Hi all, I am using jellyfish to count kmers of length 31 that appear in a viral genome sequence. These were the commands I ran:
jellyfish count -m 31 -s 154675 -t 10 NC_001798.fa # the -s parameter is based on the size of the NC_001798 genome
jellyfish dump mer_counts.jf > mer_counts_dumps.fa
I then take a random 31mer from mer_counts_dumps.fa (e.g. GGGCGGGGGTCGGGCGGGCGGGGGTCGGGCG, which is output to have a count of 13) and grep for that same 31mer in the original input NC_001798.fa file.

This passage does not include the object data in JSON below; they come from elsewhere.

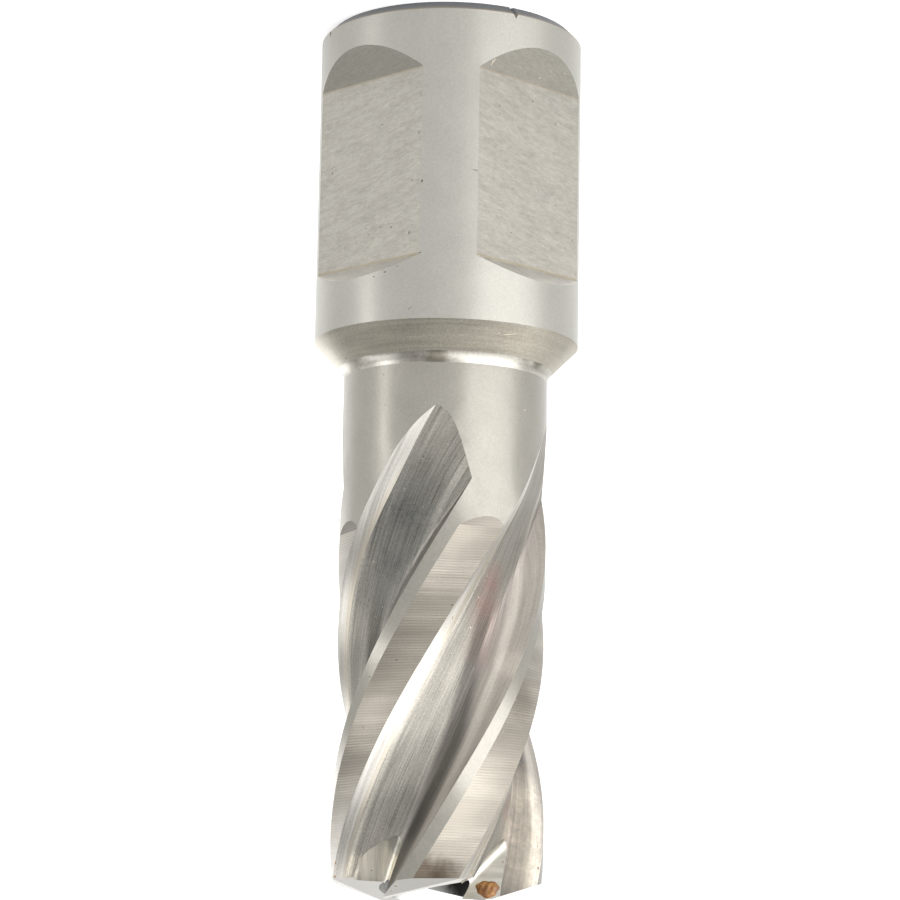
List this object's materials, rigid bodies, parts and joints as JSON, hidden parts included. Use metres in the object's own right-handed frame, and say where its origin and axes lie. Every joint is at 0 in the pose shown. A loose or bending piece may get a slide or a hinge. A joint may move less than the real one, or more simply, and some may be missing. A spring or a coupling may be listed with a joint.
{
  "type": "annular cutter",
  "caption": "Hollow steel hole cutter with a flatted round shank, a coned shoulder, helical flutes and ground teeth round a slug cavity.",
  "frame": {"origin": "centre of the shank's end face, where the cutter stands", "axes": "+Z along the tool's axis towards the teeth, -Y between the drive flats"},
  "size_m": [0.019, 0.019, 0.0627],
  "materials": {
    "steel": "ground and milled tool steel, satin"
  },
  "bodies": {
    "root": {"cutter": "steel"}
  },
  "joints": []
}
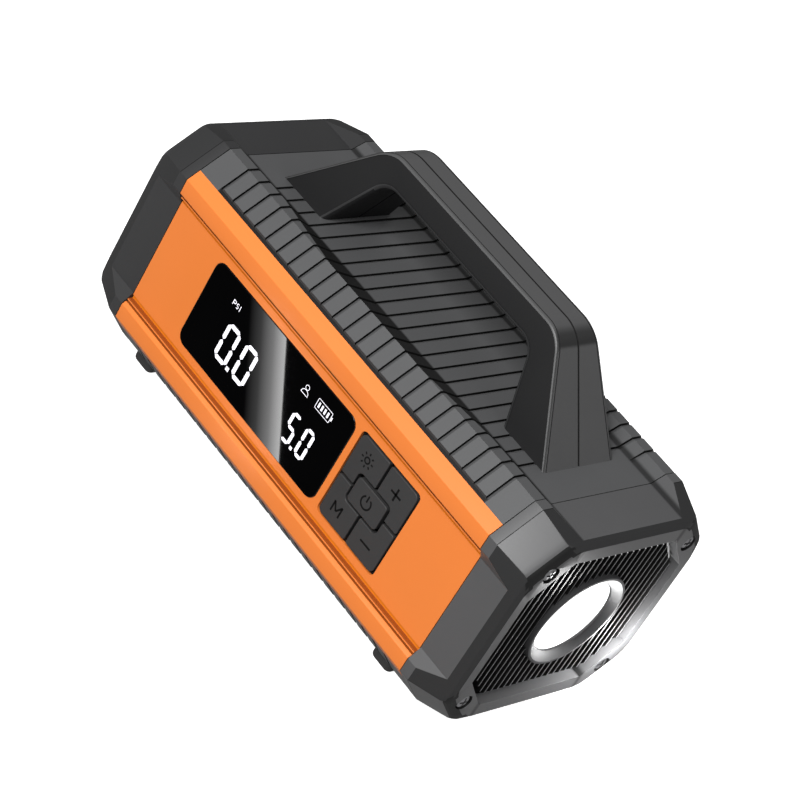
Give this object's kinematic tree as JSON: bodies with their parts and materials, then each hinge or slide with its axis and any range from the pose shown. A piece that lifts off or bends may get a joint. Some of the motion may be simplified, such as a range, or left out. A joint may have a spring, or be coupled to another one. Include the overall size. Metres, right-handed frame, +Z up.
{
  "type": "jump starter pack",
  "caption": "Portable jump starter pack with a built-in tyre compressor, pressure display, keypad, work lamp and a fixed carrying handle.",
  "frame": {"origin": "on the ground under the middle of the body, between the four feet", "axes": "+X along the body towards the work lamp, +Z up, -Y towards the display and keypad"},
  "size_m": [0.2, 0.0924, 0.117],
  "materials": {
    "shell_black": "fine moulded texture",
    "cap_black": "fine moulded texture",
    "panel_orange": "satin",
    "handle_black": "satin",
    "blackened_steel": "blackened",
    "steel": "brushed",
    "handle_nylon": "plain",
    "foot_rubber": "matte",
    "display_glass": "polished black",
    "display_unit": "gloss",
    "circuit_board": "solder resist",
    "keypad_rubber": "matte",
    "switch_body": "plain",
    "grille_black": "satin",
    "bezel_grey": "satin silver",
    "lamp_lens": "frosted",
    "soft_rubber": "matte",
    "reflector": "mirror",
    "led_white": "phosphor",
    "aluminium": "cast",
    "cell_foil": "laminated foil",
    "copper": "bare copper",
    "tray_plastic": "plain",
    "magnet": "sintered",
    "brass_fitting": "turned",
    "gear_nylon": "natural nylon",
    "socket_plastic": "blue nylon",
    "socket_steel": "stamped",
    "cover_rubber": "matte"
  },
  "bodies": {
    "case": {"top_shell": "shell_black", "bottom_shell": "shell_black", "display_side_panel": "panel_orange", "back_side_panel": "panel_orange", "lamp_end_cap": "cap_black", "port_end_cap": "cap_black", "lamp_cap_screws": "blackened_steel", "port_cap_screws": "blackened_steel", "handle_display_half": "handle_black", "handle_back_half": "handle_black", "handle_dowels": "handle_nylon", "handle_screws": "steel", "rubber_feet": "foot_rubber", "display_glass": "display_glass", "display_module": "display_unit", "display_board": "circuit_board", "keypad_frame": "keypad_rubber", "keypad_plate": "keypad_rubber", "key_switches": "switch_body", "fin_grille": "grille_black", "lamp_bezel": "bezel_grey", "lamp_lens": "lamp_lens", "lens_gasket": "soft_rubber", "lamp_reflector": "reflector", "lamp_led": "led_white", "lamp_board": "circuit_board", "lamp_heat_sink": "aluminium", "battery_cells": "cell_foil", "cell_tabs": "copper", "battery_tray": "tray_plastic", "main_board": "circuit_board", "board_standoffs": "tray_plastic", "jump_relay": "switch_body", "capacitors": "switch_body", "pressure_sensor": "switch_body", "motor_case": "steel", "motor_magnet_ring": "magnet", "pump_frame": "aluminium", "pump_cylinder": "aluminium", "cylinder_head": "aluminium", "air_tube": "soft_rubber", "air_outlet": "brass_fitting", "cover_hinge_pins": "steel", "jump_socket": "socket_plastic", "jump_contacts": "copper", "bus_bars": "copper", "usb_a_socket": "socket_steel", "usb_c_socket": "socket_steel"},
    "light_key": {"light_key": "keypad_rubber"},
    "plus_key": {"plus_key": "keypad_rubber"},
    "mode_key": {"mode_key": "keypad_rubber"},
    "minus_key": {"minus_key": "keypad_rubber"},
    "power_key": {"power_key": "keypad_rubber"},
    "jump_cover": {"jump_cover": "cover_rubber"},
    "usb_cover": {"usb_cover": "cover_rubber"},
    "crank": {"crank_gear": "gear_nylon"},
    "rotor": {"motor_pinion": "brass_fitting", "motor_shaft": "steel", "motor_armature": "copper"},
    "piston": {"piston_rod": "gear_nylon"}
  },
  "joints": [
    {"name": "light_key_press", "type": "slide", "parent": "case", "child": "light_key", "axis": [0, 1, 0], "range_m": [0, 0.0008], "stiffness_N_per_m": 600},
    {"name": "plus_key_press", "type": "slide", "parent": "case", "child": "plus_key", "axis": [0, 1, 0], "range_m": [0, 0.0008], "stiffness_N_per_m": 600},
    {"name": "mode_key_press", "type": "slide", "parent": "case", "child": "mode_key", "axis": [0, 1, 0], "range_m": [0, 0.0008], "stiffness_N_per_m": 600},
    {"name": "minus_key_press", "type": "slide", "parent": "case", "child": "minus_key", "axis": [0, 1, 0], "range_m": [0, 0.0008], "stiffness_N_per_m": 600},
    {"name": "power_key_press", "type": "slide", "parent": "case", "child": "power_key", "axis": [0, 1, 0], "range_m": [0, 0.0008], "stiffness_N_per_m": 600},
    {"name": "jump_cover_hinge", "type": "hinge", "parent": "case", "child": "jump_cover", "pos_m": [-0.0972, -0.014, 0.0635], "axis": [0, 1, 0], "range_deg": [0, 110]},
    {"name": "usb_cover_hinge", "type": "hinge", "parent": "case", "child": "usb_cover", "pos_m": [-0.0972, -0.0095, 0.0355], "axis": [0, 1, 0], "range_deg": [0, 110]},
    {"name": "crank_spin", "type": "hinge", "parent": "case", "child": "crank", "pos_m": [-0.05, 0.0155, 0.049], "axis": [0, 1, 0], "continuous": true},
    {"name": "rotor_spin", "type": "hinge", "parent": "case", "child": "rotor", "pos_m": [-0.05, -0.005, 0.025], "axis": [0, 1, 0], "continuous": true},
    {"name": "piston_slide", "type": "slide", "parent": "case", "child": "piston", "axis": [1, 0, 0], "range_m": [-0.01, 0]}
  ],
  "couplings": [
    {"joint": "crank_spin", "follows": "rotor_spin", "ratio": -0.25}
  ]
}
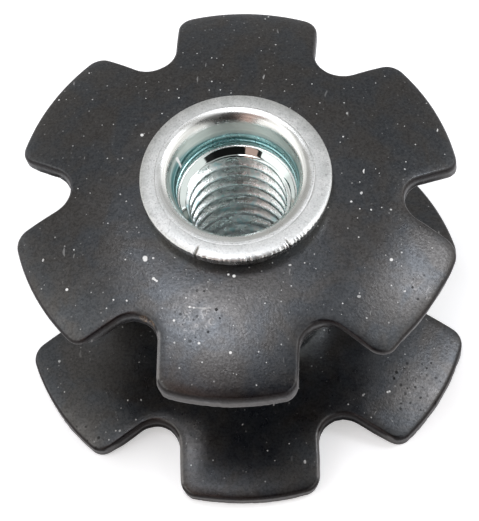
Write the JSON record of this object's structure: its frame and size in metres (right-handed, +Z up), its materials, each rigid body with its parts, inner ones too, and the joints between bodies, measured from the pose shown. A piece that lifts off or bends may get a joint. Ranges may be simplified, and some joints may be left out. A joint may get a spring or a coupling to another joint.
{
  "type": "star nut",
  "caption": "Star nut: a threaded sleeve with a cupped, tabbed spring-steel star washer riveted to each end, pressed into a tube to give a bolt an anchor.",
  "frame": {"origin": "on the sleeve's axis, at the level of the lower star's tips, on which the part stands", "axes": "+Z up along the sleeve's axis, out of the mouth where the bolt goes in; one tab of the upper star points along -Y"},
  "size_m": [0.0234, 0.0238, 0.0144],
  "materials": {
    "zinc_plated_steel": "bright zinc plate, faint blue tint in the bore",
    "black_oxide_steel": "satin black oxide"
  },
  "bodies": {
    "root": {"threaded_sleeve": "zinc_plated_steel", "upper_star_washer": "black_oxide_steel", "lower_star_washer": "black_oxide_steel"}
  },
  "joints": []
}
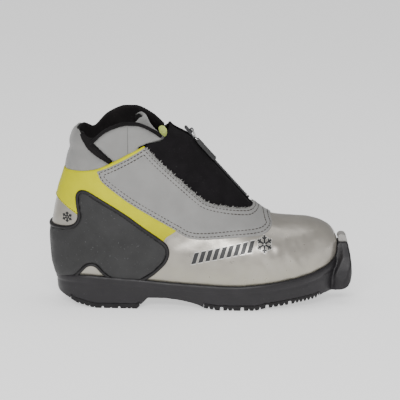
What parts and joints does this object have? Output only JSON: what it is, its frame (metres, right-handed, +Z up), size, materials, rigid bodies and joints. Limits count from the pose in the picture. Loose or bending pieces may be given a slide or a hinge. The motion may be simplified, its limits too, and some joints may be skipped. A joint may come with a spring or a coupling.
{
  "type": "cross country ski boot",
  "caption": "Low cross country ski boot with zipped instep cover, padded collar, moulded heel counter, treaded sole and toe block with a binding pin.",
  "frame": {"origin": "on the floor, at the centre of the bottom of the boot's bounding box", "axes": "+X from heel to toe, +Y to the inner (medial) side of this right-foot boot, +Z up"},
  "size_m": [0.276, 0.0934, 0.1744],
  "materials": {
    "sole_rubber": "satin moulded sole compound",
    "steel": "bright steel",
    "nub_grey": "matte grey moulding",
    "board": "pressed fibre board",
    "footbed_foam": "textile topped foam",
    "silver_skin": "pearly silver synthetic leather",
    "lime_band": "smooth lime synthetic leather",
    "grey_overlay": "matte grey synthetic leather",
    "counter_shell": "fine grained dark grey moulding",
    "black_piping": "satin black",
    "grey_padding": "matte grey padded textile",
    "black_textile": "black woven tape",
    "black_lining": "black knitted lining",
    "pale_lime_tab": "pale lime textile tab",
    "lace_cord": "black braided cord",
    "black_cover": "smooth black laminated stretch fabric",
    "zip_plastic": "black moulded teeth",
    "gunmetal": "dark enamelled die cast metal",
    "bright_wire": "bright plated wire",
    "grip_rubber": "ribbed black rubber"
  },
  "bodies": {
    "boot": {"outsole": "sole_rubber", "heel_tread": "sole_rubber", "forefoot_tread": "sole_rubber", "binding_pin": "steel", "toe_nub": "nub_grey", "shank": "steel", "insole_board": "board", "footbed": "footbed_foam", "vamp": "silver_skin", "heel_quarter": "silver_skin", "side_band": "lime_band", "throat_overlay": "grey_overlay", "heel_counter": "counter_shell", "counter_piping": "black_piping", "window_piping_lateral": "black_piping", "window_piping_medial": "black_piping", "rear_collar": "grey_padding", "collar_wing_lateral": "grey_padding", "collar_wing_medial": "grey_padding", "wing_binding_lateral": "black_textile", "wing_binding_medial": "black_textile", "gusset_lateral": "black_textile", "gusset_medial": "black_textile", "lining": "black_lining", "heel_stiffener": "board", "toe_puff": "board", "tongue": "grey_padding", "tongue_tab": "pale_lime_tab", "lace": "lace_cord", "lace_stay_lateral": "black_textile", "lace_stay_medial": "black_textile", "zip_cover_lateral": "black_cover", "zip_cover_medial": "black_cover", "zip_tape_lateral": "black_textile", "zip_tape_medial": "black_textile", "zip_teeth_lateral": "zip_plastic", "zip_teeth_medial": "zip_plastic", "zip_top_stop_lateral": "zip_plastic", "zip_top_stop_medial": "zip_plastic", "zip_bottom_stop": "zip_plastic"},
    "slider": {"zip_slider": "gunmetal"},
    "bail": {"zip_bail": "bright_wire"},
    "grip": {"pull_grip": "grip_rubber"}
  },
  "joints": [
    {"name": "zip_slide", "type": "slide", "parent": "boot", "child": "slider", "axis": [0.6699, 0, -0.7424], "range_m": [0, 0.044]},
    {"name": "bail_hinge", "type": "hinge", "parent": "slider", "child": "bail", "pos_m": [-0.0071, 0, 0.15817], "axis": [0, -1, 0], "range_deg": [0, 100]},
    {"name": "grip_hinge", "type": "hinge", "parent": "bail", "child": "grip", "pos_m": [-0.00242, -0.0055, 0.15], "axis": [0, -1, 0], "range_deg": [0, 60]}
  ]
}
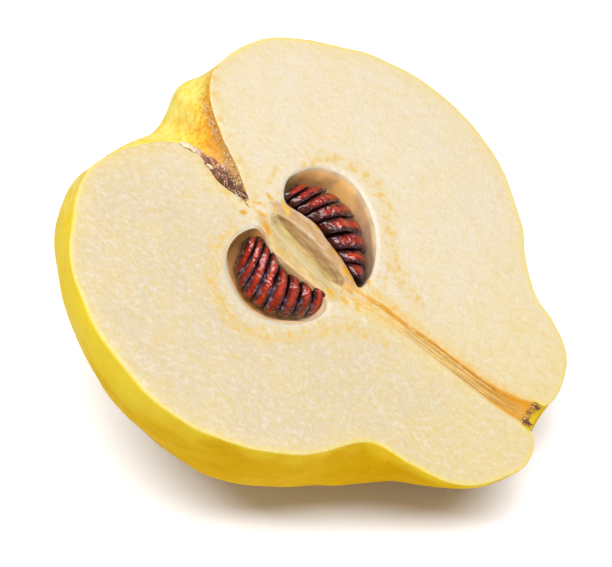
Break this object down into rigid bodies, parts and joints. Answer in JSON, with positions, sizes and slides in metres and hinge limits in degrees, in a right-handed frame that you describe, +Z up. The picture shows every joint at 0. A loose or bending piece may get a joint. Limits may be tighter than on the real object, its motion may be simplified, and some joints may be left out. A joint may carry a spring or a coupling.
{
  "type": "halved quince",
  "caption": "Ripe yellow quince cut lengthwise through its core, resting on its rounded skin with the open seed chambers facing up.",
  "frame": {"origin": "on the surface it rests on, under the middle of the part's bounding box", "axes": "+X horizontally along the core from the calyx end to the stem end, +Y level across the cut face, +Z up; the cut face tips 25.3 degrees down towards +X"},
  "size_m": [0.0988, 0.0952, 0.0622],
  "materials": {
    "quince_skin": "satin yellow skin round cream flesh",
    "seed_coat": "wet, dark red-brown",
    "dry_calyx_and_stem": "dry and crumbly"
  },
  "bodies": {
    "root": {"quince_half": "quince_skin", "seed_near_1": "seed_coat", "seed_near_2": "seed_coat", "seed_near_3": "seed_coat", "seed_near_4": "seed_coat", "seed_near_5": "seed_coat", "seed_near_6": "seed_coat", "seed_near_7": "seed_coat", "seed_near_8": "seed_coat", "seed_far_1": "seed_coat", "seed_far_2": "seed_coat", "seed_far_3": "seed_coat", "seed_far_4": "seed_coat", "seed_far_5": "seed_coat", "seed_far_6": "seed_coat", "seed_far_7": "seed_coat", "seed_far_8": "seed_coat", "dry_sepal_1": "dry_calyx_and_stem", "dry_sepal_2": "dry_calyx_and_stem", "dry_sepal_3": "dry_calyx_and_stem", "stamen_tuft": "dry_calyx_and_stem", "stem_stub": "dry_calyx_and_stem"}
  },
  "joints": []
}
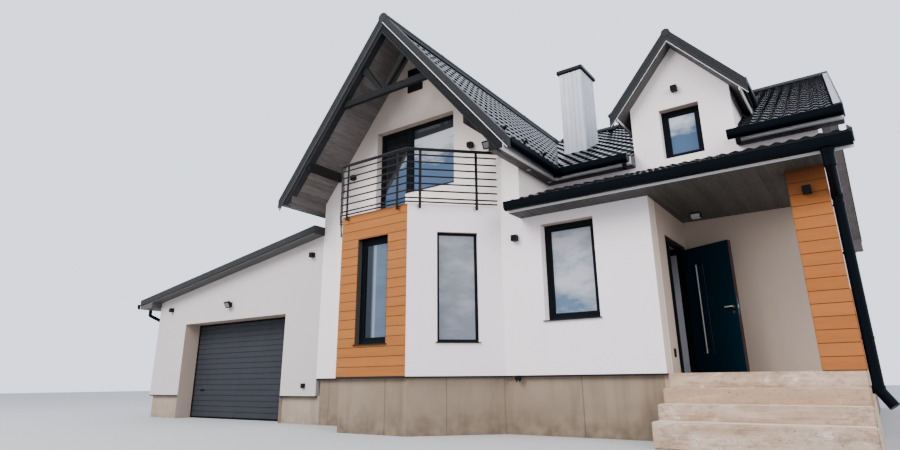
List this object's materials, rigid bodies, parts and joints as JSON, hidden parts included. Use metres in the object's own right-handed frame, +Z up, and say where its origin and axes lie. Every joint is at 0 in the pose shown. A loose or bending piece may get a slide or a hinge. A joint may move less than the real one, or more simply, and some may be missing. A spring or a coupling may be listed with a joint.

This is the command I run (to account for 31mers that might go across a line break):
cat NC_001798.fa | tr -d " \t\n\r" | grep -o GGGCGGGGGTCGGGCGGGCGGGGGTCGGGCG | wc -l
However, this only returns 5, which tells me that the 31mer does not appear 13 times in the fasta file (only 5 times). Does anyone know what may be causing the discrepancy? I also tried using kmercountexact.sh from the BBMap suite and it also outputs a count of 13 for this specific 31mer, so I'm wondering if my method of grepping for the 31mer in the fasta file is erroneous. I have this problem for multiple 31mers with a count greater than 1 in mer_counts_dumps.fa.
Thanks!
Best, Elaine
Oh, this is great! Exactly the tool I need. Thank you very much.